Start with a clear, testable statement.

Example: “Replacing the text ‘Start Free Trial’ with ‘Get 30 Days Free’ will increase trial signups by 15%.”

Make sure it includes:

The change being made
The expected outcome
A measurable metric

2. Identify Your Success Metrics

Choose the primary metric aligned with your goal.

Test Goal	Primary Metric
Increase trial signups	Conversion rate on signup page
Improve feature adoption	Feature activation rate
Reduce churn	Retention rate at 30 days
Improve engagement	Average session duration

Include secondary metrics to monitor side effects (e.g., user satisfaction or error rate).

3. Segment Your Audience

Decide how users are split into test groups:

Randomized 50/50 split (most common)
Geo-targeted (e.g., US users only)
By device type (e.g., mobile vs desktop)

Ensure segments are:

Mutually exclusive
Consistent (users remain in the same group across sessions)

4. Choose the Right Tool or Platform

Tool	Best For	Notes
Optimizely	Enterprise-grade experiments	Advanced targeting, AI support
VWO	Web-based A/B testing	Intuitive UI, heatmaps included
Google Optimize	Basic web tests	Free, integrates with GA
LaunchDarkly	Feature flag management	Great for backend feature testing
Firebase A/B	Mobile app experiments	Android/iOS, Firebase ecosystem

5. Develop and Deploy Feature Variants

Use feature flags or remote config to deploy different versions.
QA thoroughly to avoid user-facing bugs.
Make sure performance is consistent across variants.

6. Run the Test and Collect Data

Run the test for 1–4 weeks depending on traffic and behavior variability.
Monitor metrics in real time but resist early conclusions.
Track both quantitative (metrics) and qualitative (feedback) data.

7. Analyze the Results

Use statistical methods to determine significance.

Term	Meaning
P-value	Probability that results are due to chance (< 0.05 is ideal)
Confidence Level	Certainty in the result (95% is standard)
Effect Size	Magnitude of difference between variants

If results are inconclusive:

Consider increasing sample size
Extend test duration
Re-express or refine the hypothesis

8. Make a Decision

Variant A wins: Roll out the change to 100% of users.
No difference: Maintain current version or re-test with modifications.
Variant B underperforms: Scrap or rework the new feature.
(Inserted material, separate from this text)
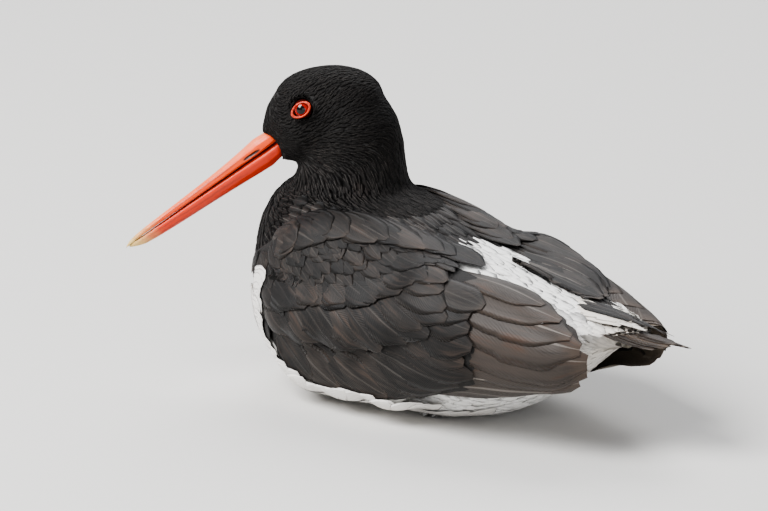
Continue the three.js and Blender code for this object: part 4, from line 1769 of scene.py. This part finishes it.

Document your findings for future reference and share with your team.

Common Pitfalls to Avoid

Mistake	Why It Matters
Running tests too short	Results may be skewed by initial novelty
Changing variants mid-test	Invalidates the experiment
Ignoring secondary metrics	Can lead to negative user experience impacts
Testing too many variables at once	Makes it hard to attribute results
Not segmenting users properly	Pollutes your data with inconsistent groups

Best Practices

Run one test per goal: Avoid multi-variable tests unless using multivariate testing.
Communicate with stakeholders: Share goals, expectations, and outcomes.
Document everything: Hypotheses, metrics, results, and decisions.
Use control groups: Keep a baseline for accurate comparisons.
Combine with heatmaps and session recordings: Understand why a variant performed better.

Examples of Feature A/B Testing

Example 1: Signup Button Text

A: “Start Free Trial”
B: “Get 30 Days Free”
Outcome: Variant B increased conversions by 22%

Example 2: Feature Discovery Prompt

A: Modal popup with tutorial
B: In-app tooltip
Outcome: Tooltip had higher feature activation and lower bounce rate

Example 3: Dark Mode Rollout

A: No dark mode
B: Option to enable dark mode
Outcome: Increased time-on-app, especially in evening hours

When to Move Beyond A/B Testing

Consider multi-variate or multi-armed bandit testing if:

You have multiple variables to test at once
You want to optimize real-time performance dynamically

Also explore incremental feature rollouts for risk-managed deployments.

Conclusion

A/B testing is a powerful framework to validate feature decisions with real user behavior—not guesses. By following a disciplined process—hypothesis, segmentation, execution, and analysis—you can reduce risk, improve user satisfaction, and ensure your product evolves in the right direction.

Whether you’re testing a headline or a feature overhaul, A/B testing empowers your team to learn fast, fail smart, and scale what works.